El telegrafista que escribía cartas de amor

02 de julio de 2011

Hace algunos años escribí parte de la historia del tren ecuatoriano, en Chimborazo. Allí encontré una historia que me recordó los amores de los padres de Gabriel García Márquez, quienes
-ante la prohibición de la familia
de la novia- se comunicaban por telegramas (el padre del “Gabo” era telegrafista).

En Riobamba, en cambio, la historia del “Cholo” Ramos era parte del imaginario de los ferrocarrileros. Cuando los gringos concluyeron la vía férrea sobre el puente de Shulcos se negaron a probarlo ellos mismos, pasando en la locomotora. Era vital que alguien atravesara. Mientras los ingenieros norteamericanos medían una y otra vez el puente, el “Cholo” Ramos subió
al tren.

Eran más de 160 metros de línea colgada y lista para ser inaugurada o para ser un desfiladero hacia el infierno. El “Cholo” Ramos hizo sonar el silbato. Y allá fue en una aventura que lo llevó a la gloria, mientras los durmientes se ajustaban en la medida que las ruedas de hierro crepitaban en los rieles.

Fue después, según recuerda Rómulo Falconí, que sucedieron los hechos. Fue una tarde paramera, en la estación de Mocha. De pronto, el monótono silencio de esas horas fue interrumpido por la máquina que comenzó su acostumbrado traqueteo, pero esta ocasión no traía despachos de trenes sino un mensaje: ¿Has escrito cartas de amor?

La mano se quedó por un momento detenida en el telégrafo, pero respondió: Bueno, he leído al poeta Miguel Ángel León. Quien estaba al otro lado -Ramiro Paredes- prefería del género más romántico para su corazón enamorado de una mujer adversa. Falconí le envió un fragmento del poema de Zorrilla, aquel de “si tú no me quieres / llámame el nuncio de la muerte / como es el cuervo y el carancho”, pero ese mentado búho del verso no habría de llegar.
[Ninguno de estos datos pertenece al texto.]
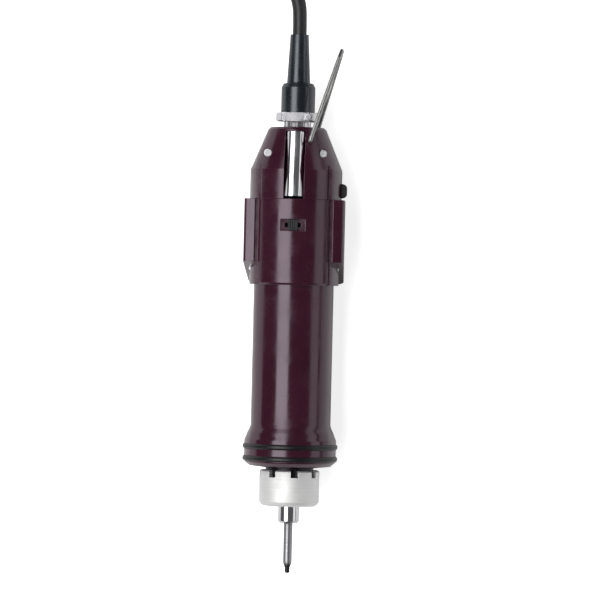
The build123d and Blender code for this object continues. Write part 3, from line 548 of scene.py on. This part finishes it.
def woven_strap(name, colour, thread=0.0009):
    """Hook-and-loop strap, woven from thick dull thread, with painted highlights on raised thread and
    painted shade in the gaps.
    """
    material, tree, surface = start_material(name, Sheen_Weight=0.35, Sheen_Roughness=0.5)
    place = object_place(tree)
    turn = put(tree, "ShaderNodeMapping", Rotation=(0.0, 0.0, math.radians(45)))
    tree.links.new(place, turn.inputs["Vector"])
    scale = 0.16 / thread  # about two threads to a wave
    threads = []
    for direction in ("X", "Y"):
        wave = put(
            tree, "ShaderNodeTexWave", bands_direction=direction, Scale=scale, Distortion=0.6
        )
        tree.links.new(turn.outputs["Vector"], wave.inputs["Vector"])
        threads.append(wave.outputs["Fac"])
    crossing = calculate(tree, "MAXIMUM", threads[0], threads[1])
    fuzz = noise(tree, place, 5200.0, 3.0, 0.7)
    height = calculate(tree, "ADD", crossing, calculate(tree, "MULTIPLY", fuzz, 0.6))
    # Painted light and shade: raised thread and fuzz are paler, the low gaps of the weave darker
    pale = tuple(min(1.0, 2.4 * part + 0.02) for part in colour)
    woven = blend_colours(tree, stretch(tree, height, 0.5, 1.5), colour, pale)
    tree.links.new(woven, surface["Base Color"])
    tree.links.new(stretch(tree, fuzz, 0.3, 0.7, 0.75, 0.95), surface["Roughness"])
    tree.links.new(relief(tree, height, 0.0002), surface["Normal"])
    return material


def board_lacquer(name):
    """Green lacquer over faint copper tracks."""
    material, tree, surface = start_material(name, Coat_Weight=0.4, Coat_Roughness=0.2)
    place = object_place(tree)
    tracks = put(tree, "ShaderNodeTexBrick", Scale=420.0, Mortar_Size=0.06, Brick_Width=1.3)
    tree.links.new(place, tracks.inputs["Vector"])
    mottled = noise(tree, place, 900.0, 3.0, 0.6)
    deep_green = (0.010, 0.070, 0.030)
    mid_green = (0.016, 0.100, 0.045)
    over_copper = (0.05, 0.19, 0.08)
    green = blend_colours(tree, stretch(tree, mottled, 0.3, 0.7), deep_green, mid_green)
    shown = blend_colours(tree, tracks.outputs["Fac"], green, over_copper)
    tree.links.new(shown, surface["Base Color"])
    tree.links.new(stretch(tree, mottled, 0.3, 0.7, 0.30, 0.42), surface["Roughness"])
    tree.links.new(relief(tree, tracks.outputs["Fac"], 0.00003), surface["Normal"])
    return material


def wound_copper(name):
    """Lacquered copper wire, laid close along the windings, with painted shade darkening the grooves
    between wires.
    """
    material, tree, surface = start_material(name, Metallic=0.85, Coat_Weight=0.5, Coat_Roughness=0.15)
    place = object_place(tree)
    wires = put(tree, "ShaderNodeTexWave", bands_direction="DIAGONAL", Scale=420.0, Distortion=1.5)
    tree.links.new(place, wires.inputs["Vector"])
    crossed = stretch(tree, wires.outputs["Fac"], 0.1, 0.9)
    # Painted shade: the copper is darker in the grooves between the wires
    shade_between_wires = (0.20, 0.06, 0.02)
    on_wires = (0.66, 0.27, 0.12)
    shaded = blend_colours(tree, crossed, shade_between_wires, on_wires)
    tree.links.new(shaded, surface["Base Color"])
    lacquer = stretch(tree, noise(tree, place, 700.0), 0.3, 0.7, 0.25, 0.40)
    tree.links.new(lacquer, surface["Roughness"])
    tree.links.new(relief(tree, wires.outputs["Fac"], 0.0001), surface["Normal"])
    return material


def pressed_powder(name, colour, roughness):
    """Ferrite or carbon, pressed from powder and left dull."""
    material, tree, surface = start_material(name, Specular_IOR_Level=0.35)
    place = object_place(tree)
    edges = use(tree, SOFT_EDGE, Radius=0.0002, Unevenness=0.9)
    grains = noise(tree, place, 6000.0, 4.0, 0.7)
    pale = tuple(min(1.0, 1.7 * part + 0.01) for part in colour)
    speckled = blend_colours(tree, stretch(tree, grains, 0.35, 0.7), colour, pale)
    chipped = blend_colours(tree, edges["Wear"], speckled, pale)
    tree.links.new(chipped, surface["Base Color"])
    rough = stretch(tree, grains, 0.3, 0.7, roughness - 0.08, roughness + 0.08)
    tree.links.new(rough, surface["Roughness"])
    tree.links.new(relief(tree, grains, 0.00001, edges["Normal"]), surface["Normal"])
    return material


# Finishes of this tool
FINISHES = [
    plastic(
        "maroon housing",
        colour=(0.035, 0.0032, 0.0128),
        worn=(0.15, 0.070, 0.10),
        roughness=0.20,
        depth=0.000003,
        edge=0.00045,
        dust=0.12,
        gloss=0.66,
        tint=(1.0, 0.90, 1.0),
        fall=EAR_FALL_START,
    ),
    plastic(
        "ring rubber",
        colour=(0.008, 0.0075, 0.0085),
        worn=(0.04, 0.04, 0.042),
        roughness=0.36,
        grain=2600.0,
        dust=0.3,
        gloss=0.35,
    ),
    plastic(
        "boot rubber",
        colour=(0.005, 0.009, 0.012),
        worn=(0.04, 0.045, 0.055),
        roughness=0.27,
        grain=2600.0,
        depth=0.000004,
        dust=0.2,
        gloss=0.85,
        tint=(0.88, 0.92, 1.0),
    ),
    plastic(
        "cord jacket",
        colour=(0.012, 0.012, 0.014),
        worn=(0.06, 0.06, 0.065),
        roughness=0.45,
        grain=3000.0,
        depth=0.000008,
    ),
    plastic(
        "black nylon",
        colour=(0.008, 0.008, 0.009),
        worn=(0.035, 0.035, 0.035),
        roughness=0.42,
        depth=0.000005,
        edge=0.0002,
        gloss=0.35,
    ),
    plated_metal("plated steel", (0.66, 0.65, 0.67), 0.13),
    plated_metal("screw plating", (0.55, 0.54, 0.55), 0.22, edge=0.0004),
    plated_metal("lever plating", (0.74, 0.72, 0.74), 0.08, crown=LEVER_CROWN),
    plated_metal("bail wire", (0.36, 0.36, 0.35), 0.24, edge=0.0001),
    turned_metal(
        "satin nickel", (0.82, 0.82, 0.81), 0.66, lines=12000.0, edge=0.0003, tarnish=0.05
    ),
    turned_metal("turned steel", (0.56, 0.56, 0.57), 0.28),
    turned_metal(
        "bit steel", (0.36, 0.36, 0.37), 0.42, lines=15000.0, black_tip=BLACK_TIP_STATION
    ),
    turned_metal("gear steel", (0.40, 0.40, 0.42), 0.36, lines=6000.0),
    turned_metal("spring steel", (0.33, 0.33, 0.36), 0.30, lines=20000.0),
    turned_metal("dark laminations", (0.16, 0.16, 0.18), 0.46, lines=2000.0, depth=0.00002),
    turned_metal("black anodising", (0.035, 0.035, 0.04), 0.34, lines=7000.0),
    turned_metal("light alloy", (0.68, 0.68, 0.69), 0.38, lines=7000.0),
    turned_metal("bearing bronze", (0.58, 0.40, 0.18), 0.34),
    turned_metal("commutator copper", (0.72, 0.36, 0.19), 0.30),
    wound_copper("wound copper"),
    pressed_powder("ferrite", (0.045, 0.045, 0.05), 0.68),
    pressed_powder("brush carbon", (0.018, 0.018, 0.018), 0.60),
    board_lacquer("board lacquer"),
    woven_strap("woven strap", (0.012, 0.012, 0.014)),
]
FINISH_NAMED = {material.name: material for material in FINISHES}
WORN_BY = {
    "maroon housing": ["body_front", "body_back", "dome_front", "dome_back"],
    "ring rubber": ["rubber_rings"],
    "boot rubber": ["cord_boot", "plug_boot"],
    "black nylon": [
        "direction_slide", "speed_knob", "direction_switch", "speed_switch", "start_switch",
        "switch_plunger", "motor_cap", "plug_insert",
    ],
    "plated steel": ["clamp_flange", "clamp_screw", "chuck_sleeve", "cord_collet"],
    "lever plating": ["start_lever"],
    "bail wire": ["bail"],
    "satin nickel": ["torque_nut", "plug_shell"],
    "screw plating": ["screws"],
    "turned steel": [
        "spindle", "lever_pin", "thrust_spider", "thrust_washer", "thrust_ring", "chuck_balls",
        "clutch_disc", "clutch_balls", "armature_shaft", "motor_can",
    ],
    "gear steel": [
        "carrier_one", "carrier_two", "planet_one_1", "planet_one_2", "planet_one_3",
        "planet_two_1", "planet_two_2", "planet_two_3",
    ],
    "bit steel": ["driver_bit"],
    "spring steel": ["torque_spring", "brush_springs"],
    "dark laminations": ["armature_core"],
    "light alloy": ["ring_gear"],
    "black anodising": ["nose"],
    "bearing bronze": ["output_bearing", "motor_bearings", "brush_holders"],
    "commutator copper": ["commutator"],
    "wound copper": ["windings"],
    "ferrite": ["magnets"],
    "brush carbon": ["brushes"],
    "board lacquer": ["circuit_board"],
    "woven strap": ["cord_tie"],
}


def dress(obj, finish):
    obj.data.materials.clear()
    obj.data.materials.append(FINISH_NAMED[finish])


for finish, names in WORN_BY.items():
    for name in names:
        dress(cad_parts[name], finish)
dress(power_cord, "cord jacket")


SHARP_ANGLE = math.radians(30)


def smooth_round_faces():
    """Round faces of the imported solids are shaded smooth, and their real edges stay sharp."""
    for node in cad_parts.values():
        mesh = node.data
        mesh.shade_smooth()
        mesh.set_sharp_from_angle(angle=SHARP_ANGLE)


smooth_round_faces()


# Studio: a pale floor, two soft lamps and dim air
FLOOR_HALF = 4.0
FLOOR_DROP = 0.0002  # keeps the floor just clear of what rests on it
FLOOR_GLOW = 0.75
MIRRORED_GLOW = 0.1  # share of the floor's glow that shiny pieces mirror
LAMPS_AIM = Vector((0.0, 0.0, 0.0))
AIR_COLOUR = (0.94, 0.96, 1.0, 1.0)
AIR_STRENGTH = 0.12


def make_floor():
    mesh = bpy.data.meshes.new("studio floor")
    signs = ((-1, -1), (1, -1), (1, 1), (-1, 1))
    corners = [(x * FLOOR_HALF, y * FLOOR_HALF, 0.0) for x, y in signs]
    mesh.from_pydata(corners, [], [(0, 1, 2, 3)])
    floor = bpy.data.objects.new("studio floor", mesh)
    bpy.context.scene.collection.objects.link(floor)
    floor.location.z = -FLOOR_DROP
    material = bpy.data.materials.new("pale floor")
    material.use_nodes = True
    tree = material.node_tree
    shader = tree.nodes["Principled BSDF"]
    shader.inputs["Roughness"].default_value = 0.9
    shader.inputs["Specular IOR Level"].default_value = 0.1
    mottled = noise(tree, object_place(tree), 3.0, 3.0, 0.5)
    dim_white = (0.80, 0.80, 0.80)
    white = (0.82, 0.82, 0.82)
    pale = blend_colours(tree, stretch(tree, mottled, 0.3, 0.7), dim_white, white)
    tree.links.new(pale, shader.inputs["Base Color"])
    rays = tree.nodes.new("ShaderNodeLightPath").outputs
    mirrored = calculate(tree, "MULTIPLY", rays["Is Glossy Ray"], MIRRORED_GLOW)
    seen = calculate(tree, "MAXIMUM", rays["Is Camera Ray"], mirrored)
    seen = calculate(tree, "MAXIMUM", seen, rays["Is Transmission Ray"])
    glow = put(tree, "ShaderNodeEmission", Color=(1.0, 1.0, 1.0, 1.0))
    tree.links.new(calculate(tree, "MULTIPLY", seen, FLOOR_GLOW), glow.inputs["Strength"])
    both = tree.nodes.new("ShaderNodeAddShader")
    tree.links.new(shader.outputs[0], both.inputs[0])
    tree.links.new(glow.outputs[0], both.inputs[1])
    tree.links.new(both.outputs[0], tree.nodes["Material Output"].inputs["Surface"])
    mesh.materials.append(material)


def soft_light(name, place, across, along, power):
    """A rectangular lamp aimed at the tool, with its long side along it."""
    data = bpy.data.lights.new(name, "AREA")
    data.shape = "RECTANGLE"
    data.size = along
    data.size_y = across
    data.energy = power
    lamp = bpy.data.objects.new(name, data)
    bpy.context.scene.collection.objects.link(lamp)
    lamp.location = place
    lamp.rotation_euler = (LAMPS_AIM - Vector(place)).to_track_quat("-Z", "Y").to_euler()


def light_studio():
    soft_light("long softbox", (-0.49, 0.0, 1.10), across=0.72, along=2.6, power=23.0)
    soft_light("side panel", (1.20, 0.1, 0.45), across=0.6, along=2.2, power=4.0)
    world = bpy.data.worlds.new("studio air")
    world.use_nodes = True
    air = world.node_tree.nodes["Background"].inputs
    air["Color"].default_value = AIR_COLOUR
    air["Strength"].default_value = AIR_STRENGTH
    bpy.context.scene.world = world


make_floor()
light_studio()
bpy.context.scene.view_settings.view_transform = "Standard"

bpy.context.view_layer.update()
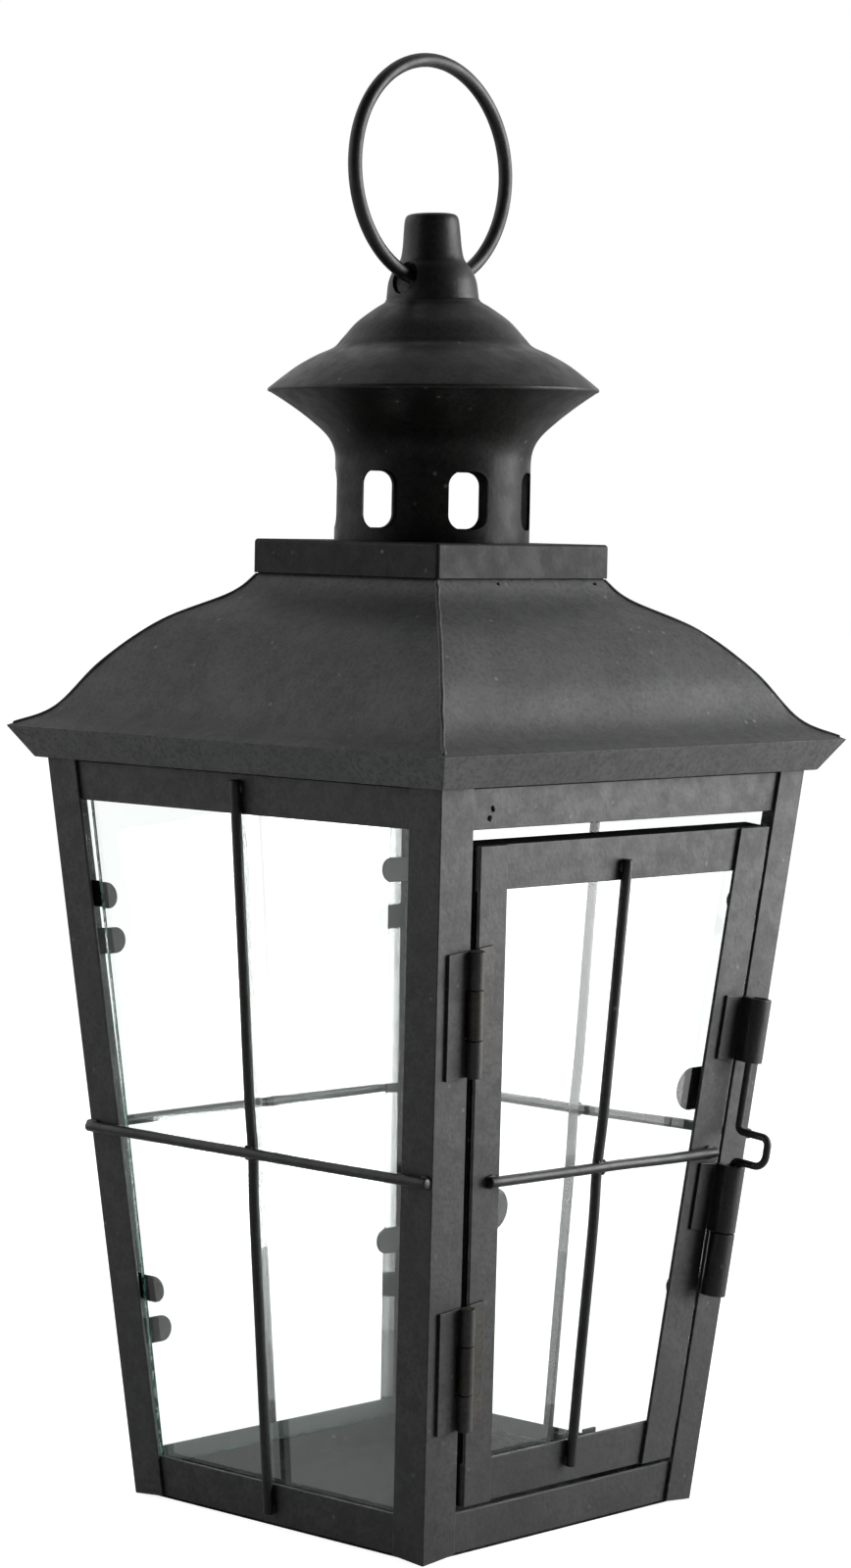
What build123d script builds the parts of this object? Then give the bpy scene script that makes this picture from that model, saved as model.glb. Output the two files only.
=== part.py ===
from build123d import *

import os
from math import atan, cos, degrees, sin

# Candle lantern: a square body of folded sheet that leans outwards, glazed on four sides,
# under a hipped roof with a round vented chimney, a spun cap and a hanging ring.
# Millimetres, +Z up, origin in the middle of the underside. The door is on the -Y side.

# Body
base_width = 100.0
shoulder_width = 135.0
body_height = 187.25
sheet = 0.9
post_stock = 200.0
post_leg = 10.1
hinge_post_leg = 11.2
latch_post_leg = 9.6
bottom_rail_low = 1.0
bottom_rail_high = 11.1
top_rail_low = 177.8
top_rail_high = 187.6
tray_sheet = 0.8
tray_height = 6.5

# Glazing
glass = 2.0
fit_gap = 0.1
pane_edge_cover = 4.9
pane_low = 6.8
pane_high = 186.0
left_pane_rear_low = 41.6
left_pane_rear_high = 55.2
clip_sheet = 0.8
clip_height = 6.6
clip_reach = 15.8
clip_root_gap = 0.4
hidden_clip_reach = 9.4
clip_levels_left = (53.6, 153.5)
clip_levels_right = (41.3, 141.0)

# Glazing bars
wire = 2.6
bar_low = 3.9
bar_high = 186.0
bar_level = 94.7
bar_end_gap = 0.6

# Door
hinge_gap = 2.8
latch_gap = 1.2
door_low = 12.5
door_high = 174.0
hinge_stile = 9.5
latch_stile = 11.2
door_rail = 10.8
door_return = 6.0
door_return_gap = 0.1
door_pane_inset = 3.0
door_clip_height = 10.8
door_clip_reach = 16.2
door_clip_web_inset = 1.6
door_clip_level_left = 84.6
door_clip_level_right = 107.6
door_foot_width = 4.6
door_foot_gap = 0.1
door_feet = ((-0.6, 24.7), (11.1, 23.9))  # middle and top of each foot behind the pane
door_bar_x = 0.7
door_bar_low = 17.1
door_bar_high = 168.2
door_cross_left = (-39.8, 93.0)
door_cross_right = (44.6, 91.6)

# Hinges
hinge_height = 30.4
hinge_levels = (33.0, 120.0)
hinge_leaf_sheet = 0.8
frame_leaf_width = 8.0
door_leaf_width = 7.4
hinge_stand_off = 2.1
knuckle_radius = 1.85
knuckle_bore_radius = 0.95
hinge_pin_radius = 0.85
outer_knuckle = 9.0
knuckle_gap = 0.25
leaf_relief = 2.2

# Sliding wire bolt
bolt_from_post_edge = 0.85
bolt_stand_off = 3.6
sleeve_radius = 3.2
sleeve_bore_radius = 2.3
sleeve_plate_sheet = 0.8
door_plate_reach = 9.3
keeper_plate_reach = 7.6
sleeve_web = (1.2, 3.2)
upper_sleeve = (115.2, 131.4)
lower_sleeve = (71.6, 88.6)
keeper_sleeve = (55.3, 71.3)
bolt_wire = 1.9
bolt_foot = 56.3
bolt_top = 122.0
loop_low = 89.9
loop_height = 7.6
loop_reach = 9.8
bolt_bends = [1.6, 3.2, 2.0, 1.6]

# Roof
eave_width = 150.0
eave_foot_width = 139.6
eave_height = 7.95
eave_opening = 116.0
roof_height = 39.3
roof_top_width = 62.8
roof_wall = 1.3
roof_curve = ((66.4, 4.6), (58.3, 16.2), (48.0, 26.5), (35.6, 33.8))  # from the middle, above the eave
roof_foot_slope = (1, 0.3)
roof_top_slope = (0.15, 1)
collar_width = 63.2
collar_height = 8.5
collar_rounding = 0.9
chimney_hole_radius = 22.0

# Chimney, cap and ring
chimney_radius = 24.5
chimney_wall = 0.8
chimney_flare = 19.8
chimney_rim_radius = 41.0
chimney_height = 37.3
chimney_curve = (29.3, 9.0)  # radius, above the foot of the flare
chimney_rim_slope = (1, 0.62)
slot_width = 10.5
slot_height = 14.4
slot_corner = 3.6
slot_level = 10.4
slot_count = 6
slot_pitch = 54.7
first_slot = 25.9
cap_radius = 41.5
cap_lip = 0.8
cap_height = 23.1
cap_wall = 0.7
cap_brim_curve = (33.7, 6.7)  # radius, above the rim of the chimney
cap_bell_curve = (19.2, 17.8)
bell_radius = 25.1
bell_level = 10.9
finial_foot_radius = 11.6
finial_top_radius = 6.5
finial_height = 21.3
finial_wall = 1.3
finial_skirt = 0.8
finial_curve = ((10.8, 5.2), (8.2, 9.5), (7.4, 13.2))  # radius, above the top of the cap
finial_rounding = 1.0
ring_hole_radius = 4.0
ring_hole_level = 5.1
ring_radius = 27.5
ring_wire = 3.5
ring_center_level = 31.8

base_half = base_width / 2
spread = (shoulder_width - base_width) / 2
lean = atan(spread / body_height)
roof_level = body_height + eave_height
collar_level = roof_level + roof_height
chimney_level = collar_level + collar_height
cap_level = chimney_level + chimney_height
finial_level = cap_level + cap_height
back_of_rails = -2 * sheet
face_of_glass = back_of_rails - fit_gap
back_of_glass = face_of_glass - glass
side_turns = {"front": 0, "right": 90, "rear": 180, "left": 270}
glazed_sides = ("right", "rear", "left")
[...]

Los pedidos de poemas de Paredes fueron insistentes y ante la falta de respuestas de sus compañeros no se le ocurrió mejor cosa que compartir sus querencias a toda hora. Así se inició una serie de mensajes que circulaban por los hilos, como lamentos de un tiempo donde el amor era sinónimo de naufragio. Los telegramas no tenían destinataria…

Paredes, desde el otro lado, había caído en una vorágine donde el amor se había convertido en impulsos intermitentes de sus dedos, mientras manipulaba el telégrafo convertido ahora en una suerte de vaso comunicante con una región inasible.

Dejó de escribir cuando la doncella, al fin, escuchó sus cuitas. El telégrafo nunca más suspiró... Pero es posible que alguna palabra esté aún colgada en los hilos de una máquina herrumbrada, frente a la montaña.